We embrace often. Our bodies are old friends to one another. The changes in our bodies have been witnessed and shared. The politics of estrogen replacement therapy, the latest information about alternative hormonal substitutes, the walls of our vaginas as ordinary a subject for discussion as recipes for curried soup.

How will I use the time of this last stage of my life, what will my relationship to work, to productivity, to reflection, to change be? How will I relate to my middle-aged children? I bring these questions to them. We have moved through several name changes in the past years, from the Post-Menstruals to the comfortable and familiar mennies.

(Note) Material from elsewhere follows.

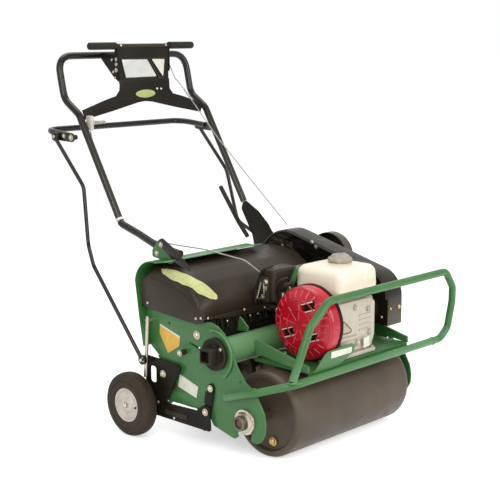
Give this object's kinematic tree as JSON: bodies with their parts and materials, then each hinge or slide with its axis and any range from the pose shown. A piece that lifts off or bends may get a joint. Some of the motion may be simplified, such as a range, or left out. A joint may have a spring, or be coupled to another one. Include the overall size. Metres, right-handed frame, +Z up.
{
  "type": "lawn aerator",
  "caption": "Walk-behind drum lawn aerator with petrol engine, belt-driven tine reel, rear transport wheels, lift bail and handle with grips and throttle.",
  "frame": {"origin": "on the ground under the middle of the machine's bounding box", "axes": "+Z up; -Y is the travel direction and +Y the operator's side; +X is the operator's left, where the belt guard is; X is the drum's, reel's and wheels' axis direction"},
  "size_m": [0.8434, 1.0624, 1.1155],
  "materials": {
    "green_paint": "gloss",
    "black_paint": "satin",
    "black_plastic": "satin",
    "drum_brown": "satin",
    "tyre_rubber": "matte",
    "rim_grey": "satin",
    "zinc": "satin",
    "brass": "satin",
    "steel": "satin",
    "engine_red": "gloss",
    "engine_grey": "matte",
    "tank_cream": "gloss",
    "cap_grey": "satin",
    "grip_rubber": "matte",
    "belt_rubber": "matte",
    "cable_sheath": "satin"
  },
  "bodies": {
    "frame": {"side_plate_right": "green_paint", "side_plate_left": "green_paint", "cross_tube": "green_paint", "hub_carrier": "black_paint", "engine_deck": "green_paint", "front_bar": "green_paint", "guard_loop": "green_paint", "rear_panel": "green_paint", "tine_cover": "black_plastic", "handle_gusset_left": "black_paint", "belt_guard": "black_paint", "belt_guard_back": "black_paint", "shaft_cover": "black_paint", "drum_bearing_right": "zinc", "drum_bearing_left": "zinc", "pivot_link_right": "black_paint", "pivot_link_left": "black_paint", "handle_tube": "black_paint", "handle_lower_right": "black_paint", "handle_lower_left": "black_paint", "wing_panel": "black_paint", "control_panel": "black_paint", "throttle_housing": "zinc", "drive_cable": "cable_sheath", "throttle_cable": "cable_sheath", "drive_belt": "belt_rubber", "drive_chain": "steel", "crankcase": "engine_grey", "cylinder_head": "engine_grey", "recoil_cover": "engine_red", "fuel_tank": "tank_cream", "air_cleaner": "black_plastic", "muffler": "steel"},
    "drum_body": {"drum": "drum_brown", "drain_plug": "brass"},
    "reel": {"reel_shaft": "steel", "tine_wheel_1": "steel", "tine_wheel_2": "steel", "tine_wheel_3": "steel", "tine_wheel_4": "steel", "tine_wheel_5": "steel", "tine_wheel_6": "steel"},
    "jack": {"jackshaft": "steel"},
    "crank": {"crank_pulley": "steel"},
    "idler": {"idler_arm": "black_paint"},
    "idler_wheel": {"idler_pulley": "steel"},
    "drive_lever": {"drive_bar": "black_paint"},
    "bail": {"lift_bail": "black_paint"},
    "rod_right": {"lift_rod_right": "black_paint"},
    "rod_left": {"lift_rod_left": "black_paint"},
    "arm_right": {"wheel_arm_right": "black_paint"},
    "arm_left": {"wheel_arm_left": "black_paint"},
    "wheel_right": {"tyre_right": "tyre_rubber", "rim_right": "rim_grey"},
    "wheel_left": {"tyre_left": "tyre_rubber", "rim_left": "rim_grey"},
    "throttle": {"throttle_lever": "cap_grey"},
    "choke": {"choke_lever": "black_plastic"},
    "cap": {"fuel_cap": "cap_grey"},
    "starter_grip": {"recoil_grip": "grip_rubber"}
  },
  "joints": [
    {"name": "drum_spin", "type": "hinge", "parent": "frame", "child": "drum_body", "pos_m": [0, -0.37229, 0.12], "axis": [1, 0, 0], "continuous": true},
    {"name": "reel_spin", "type": "hinge", "parent": "frame", "child": "reel", "pos_m": [0, -0.09429, 0.16], "axis": [1, 0, 0], "continuous": true},
    {"name": "jackshaft_spin", "type": "hinge", "parent": "frame", "child": "jack", "pos_m": [0, -0.07229, 0.43], "axis": [1, 0, 0], "continuous": true},
    {"name": "crank_spin", "type": "hinge", "parent": "frame", "child": "crank", "pos_m": [0, -0.40329, 0.359], "axis": [1, 0, 0], "continuous": true},
    {"name": "drive_bar_squeeze", "type": "hinge", "parent": "frame", "child": "drive_lever", "pos_m": [0, 0.38771, 1.03], "axis": [-1, 0, 0], "range_deg": [0, 20], "stiffness_Nm_per_rad": 2, "springref_deg": -22.92},
    {"name": "idler_swing", "type": "hinge", "parent": "frame", "child": "idler", "pos_m": [0, -0.32837, 0.36484], "axis": [1, 0, 0], "range_deg": [0, 7]},
    {"name": "idler_spin", "type": "hinge", "parent": "idler", "child": "idler_wheel", "pos_m": [0, -0.25677, 0.40229], "axis": [1, 0, 0], "continuous": true},
    {"name": "lift_bail_swing", "type": "hinge", "parent": "frame", "child": "bail", "pos_m": [0, 0.38171, 0.833], "axis": [1, 0, 0], "range_deg": [0, 35]},
    {"name": "lift_rod_right_swing", "type": "hinge", "parent": "bail", "child": "rod_right", "pos_m": [0, 0.44771, 0.833], "axis": [1, 0, 0], "range_deg": [-38, 0]},
    {"name": "lift_rod_left_swing", "type": "hinge", "parent": "bail", "child": "rod_left", "pos_m": [0, 0.44771, 0.833], "axis": [1, 0, 0], "range_deg": [-38, 0]},
    {"name": "wheel_arm_right_swing", "type": "hinge", "parent": "frame", "child": "arm_right", "pos_m": [0, -0.23229, 0.118], "axis": [1, 0, 0], "range_deg": [0, 14]},
    {"name": "wheel_arm_left_swing", "type": "hinge", "parent": "frame", "child": "arm_left", "pos_m": [0, -0.23229, 0.118], "axis": [1, 0, 0], "range_deg": [0, 14]},
    {"name": "wheel_right_spin", "type": "hinge", "parent": "arm_right", "child": "wheel_right", "pos_m": [0, 0.03371, 0.093], "axis": [1, 0, 0], "continuous": true},
    {"name": "wheel_left_spin", "type": "hinge", "parent": "arm_left", "child": "wheel_left", "pos_m": [0, 0.03371, 0.093], "axis": [1, 0, 0], "continuous": true},
    {"name": "throttle_swing", "type": "hinge", "parent": "frame", "child": "throttle", "pos_m": [-0.25188, 0.34971, 0.876], "axis": [0, 1, 0], "range_deg": [-30, 30]},
    {"name": "choke_swing", "type": "hinge", "parent": "frame", "child": "choke", "pos_m": [-0.11868, -0.26829, 0.38], "axis": [-1, 0, 0], "range_deg": [0, 40]},
    {"name": "fuel_cap_turn", "type": "hinge", "parent": "frame", "child": "cap", "pos_m": [0.03032, -0.38629, 0.5054], "axis": [0, 0, 1], "range_deg": [0, 90]},
    {"name": "starter_pull", "type": "slide", "parent": "frame", "child": "starter_grip", "axis": [0, 0.5, 0.866], "range_m": [0, 0.3], "stiffness_N_per_m": 30, "springref_m": -0.2}
  ],
  "couplings": [
    {"joint": "jackshaft_spin", "follows": "reel_spin", "ratio": 1},
    {"joint": "idler_swing", "follows": "drive_bar_squeeze", "ratio": 0.34},
    {"joint": "lift_rod_right_swing", "follows": "lift_bail_swing", "ratio": -1.056},
    {"joint": "lift_rod_left_swing", "follows": "lift_bail_swing", "ratio": -1.056},
    {"joint": "wheel_arm_right_swing", "follows": "lift_bail_swing", "ratio": 0.388},
    {"joint": "wheel_arm_left_swing", "follows": "lift_bail_swing", "ratio": 0.388}
  ]
}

Each of us has different questions, of course. And different priorities. One woman becomes passionate when talking about the urgencies of teaching art to elementary school children as a primary vehicle for learning more traditional subject matter. Another plans a Conference to address the psychological and spiritual needs of poor and indigent people trying to access quality medical care. Another, an early child development administrator brings pictures to each meeting and we watch her beloved grandchildren grow and stretch into their world. Our lives are very different, one from the other. Our choices and priorities only sometimes overlap. But there is a generosity of parallels that we have created. Each of us finds her way forward, each of us formulates her own questions, each of us on her own trajectory, bound with love to one another.

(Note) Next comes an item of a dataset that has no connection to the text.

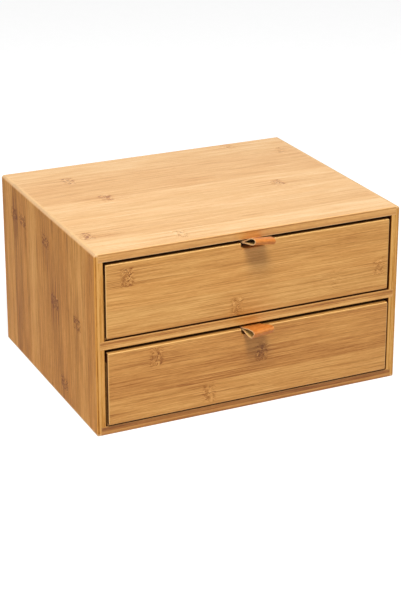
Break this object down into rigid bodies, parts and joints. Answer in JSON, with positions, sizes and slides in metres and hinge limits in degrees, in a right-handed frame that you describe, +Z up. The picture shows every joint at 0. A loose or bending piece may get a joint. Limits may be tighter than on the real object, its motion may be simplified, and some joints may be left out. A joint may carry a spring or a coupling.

This is the family and the home I always yearned for and never imagined I would have. And it took nine years, rivers of words, chopping onions and making fruit salad together, dancing to the Temptations, singing medieval rounds, sharing religious practices, arguing, laughing, having long talks in hot tubs and taking early morning hikes to get all the way here.

The scrapbook contains nearly nineteen years worth of pictures. I can trace my chin line as it softened, my belly doing the same. Soon I will be seventy. While I have had many lovers and a few major relationships in my life, I understand that my primary relationship now is with time. I am preparing to enter the last stage of my life. Given my mother’s genes, I hope it will be a long and healthy one. Nevertheless, I am paring down, simplifying what matters to me. Who I want to accompany me into old age. Who I am prepared to commit my heart, my resources and my energies to. There have been many deaths, some people moving away, drifting into other lives, other choices. I cannot live any longer with the emotional promiscuity, the physical pace that has defined my first five decades. I have to make choices now. Time and energy are finite. When I think deeply about what and who matter in my life, I begin with my daughters, and then add the mennies. Everything else comes after them. Those women create the environment in which I will age and ultimately die.

None of us are menstruate any more. One woman wryly suggested a logo of a tampon in a circle with a line through it. We all laughed, imagining ourselves marching eight across with our arms linked down a busy city street wearing sateen bowling jackets with a tampon logo on our backs. What a stir we could create! What guerrilla theater, what consciousness-raising! Perhaps there will be younger women walking to work or to school or the supermarket who will see us, laughing, singing, and dancing our way down the street. Perhaps you will feel a rush of wanting that in your life. Wanting to link arms with other women, to come to know them down to the bone. To grow old with them. To create family. To plant a garden of new seeds, new growth, new possibilities.